--- INSTRUCTIONS TO FOLLOW ---
What is the number of lines holding the word "part"? Give that number alone.

--- SUPPLIED DATA ---
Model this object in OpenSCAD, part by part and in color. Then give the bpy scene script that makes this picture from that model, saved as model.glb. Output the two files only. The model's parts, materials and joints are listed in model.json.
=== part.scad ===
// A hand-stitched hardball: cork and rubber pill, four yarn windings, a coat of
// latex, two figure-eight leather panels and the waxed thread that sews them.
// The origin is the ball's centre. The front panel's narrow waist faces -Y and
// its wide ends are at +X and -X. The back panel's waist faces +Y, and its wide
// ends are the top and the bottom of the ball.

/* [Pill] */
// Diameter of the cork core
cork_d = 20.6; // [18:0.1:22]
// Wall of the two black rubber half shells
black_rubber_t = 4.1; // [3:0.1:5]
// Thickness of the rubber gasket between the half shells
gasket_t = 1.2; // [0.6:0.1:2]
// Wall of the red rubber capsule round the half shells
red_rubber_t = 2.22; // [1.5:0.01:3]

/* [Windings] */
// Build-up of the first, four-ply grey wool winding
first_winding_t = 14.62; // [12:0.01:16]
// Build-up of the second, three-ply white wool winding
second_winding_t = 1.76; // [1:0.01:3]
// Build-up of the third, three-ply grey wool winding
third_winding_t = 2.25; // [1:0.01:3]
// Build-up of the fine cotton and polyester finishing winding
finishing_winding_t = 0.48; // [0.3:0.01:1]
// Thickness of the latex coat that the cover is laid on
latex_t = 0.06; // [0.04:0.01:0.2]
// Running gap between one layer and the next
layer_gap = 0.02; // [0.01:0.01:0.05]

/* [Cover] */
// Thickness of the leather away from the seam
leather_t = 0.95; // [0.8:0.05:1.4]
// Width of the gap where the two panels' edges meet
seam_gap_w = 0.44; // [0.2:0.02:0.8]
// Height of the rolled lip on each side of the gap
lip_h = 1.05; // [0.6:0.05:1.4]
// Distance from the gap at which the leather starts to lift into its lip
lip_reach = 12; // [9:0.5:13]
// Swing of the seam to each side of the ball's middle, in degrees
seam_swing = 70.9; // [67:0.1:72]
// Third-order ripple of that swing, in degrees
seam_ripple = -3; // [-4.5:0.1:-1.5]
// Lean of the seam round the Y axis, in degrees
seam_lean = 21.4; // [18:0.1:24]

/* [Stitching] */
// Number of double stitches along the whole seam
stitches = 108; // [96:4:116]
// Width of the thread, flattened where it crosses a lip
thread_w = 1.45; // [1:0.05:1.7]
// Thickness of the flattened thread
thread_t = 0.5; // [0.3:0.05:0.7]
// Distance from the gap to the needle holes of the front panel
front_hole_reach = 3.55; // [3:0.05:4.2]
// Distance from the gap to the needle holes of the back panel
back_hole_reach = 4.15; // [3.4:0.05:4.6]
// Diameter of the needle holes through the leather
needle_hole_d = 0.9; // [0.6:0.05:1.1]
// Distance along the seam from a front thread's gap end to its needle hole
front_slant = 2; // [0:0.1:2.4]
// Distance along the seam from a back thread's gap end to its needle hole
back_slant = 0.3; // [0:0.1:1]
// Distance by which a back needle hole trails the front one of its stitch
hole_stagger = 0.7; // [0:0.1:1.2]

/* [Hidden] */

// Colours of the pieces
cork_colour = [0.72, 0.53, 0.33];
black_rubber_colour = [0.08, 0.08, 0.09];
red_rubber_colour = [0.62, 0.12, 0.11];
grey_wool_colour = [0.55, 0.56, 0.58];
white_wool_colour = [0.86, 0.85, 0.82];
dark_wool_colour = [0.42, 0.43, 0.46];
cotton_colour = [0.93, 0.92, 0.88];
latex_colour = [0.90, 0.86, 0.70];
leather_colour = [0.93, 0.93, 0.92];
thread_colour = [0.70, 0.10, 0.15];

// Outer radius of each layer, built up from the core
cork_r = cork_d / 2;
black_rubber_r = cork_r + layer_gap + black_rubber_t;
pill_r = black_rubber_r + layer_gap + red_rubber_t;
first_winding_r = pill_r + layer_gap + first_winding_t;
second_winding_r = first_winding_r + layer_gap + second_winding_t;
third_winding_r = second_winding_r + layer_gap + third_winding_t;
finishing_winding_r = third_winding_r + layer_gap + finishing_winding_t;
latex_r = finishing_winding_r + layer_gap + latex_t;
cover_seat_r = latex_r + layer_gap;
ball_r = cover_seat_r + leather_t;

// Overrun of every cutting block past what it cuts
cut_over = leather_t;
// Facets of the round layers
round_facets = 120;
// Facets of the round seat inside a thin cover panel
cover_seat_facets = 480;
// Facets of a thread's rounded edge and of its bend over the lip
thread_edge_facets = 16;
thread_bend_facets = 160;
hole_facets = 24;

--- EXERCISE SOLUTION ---
2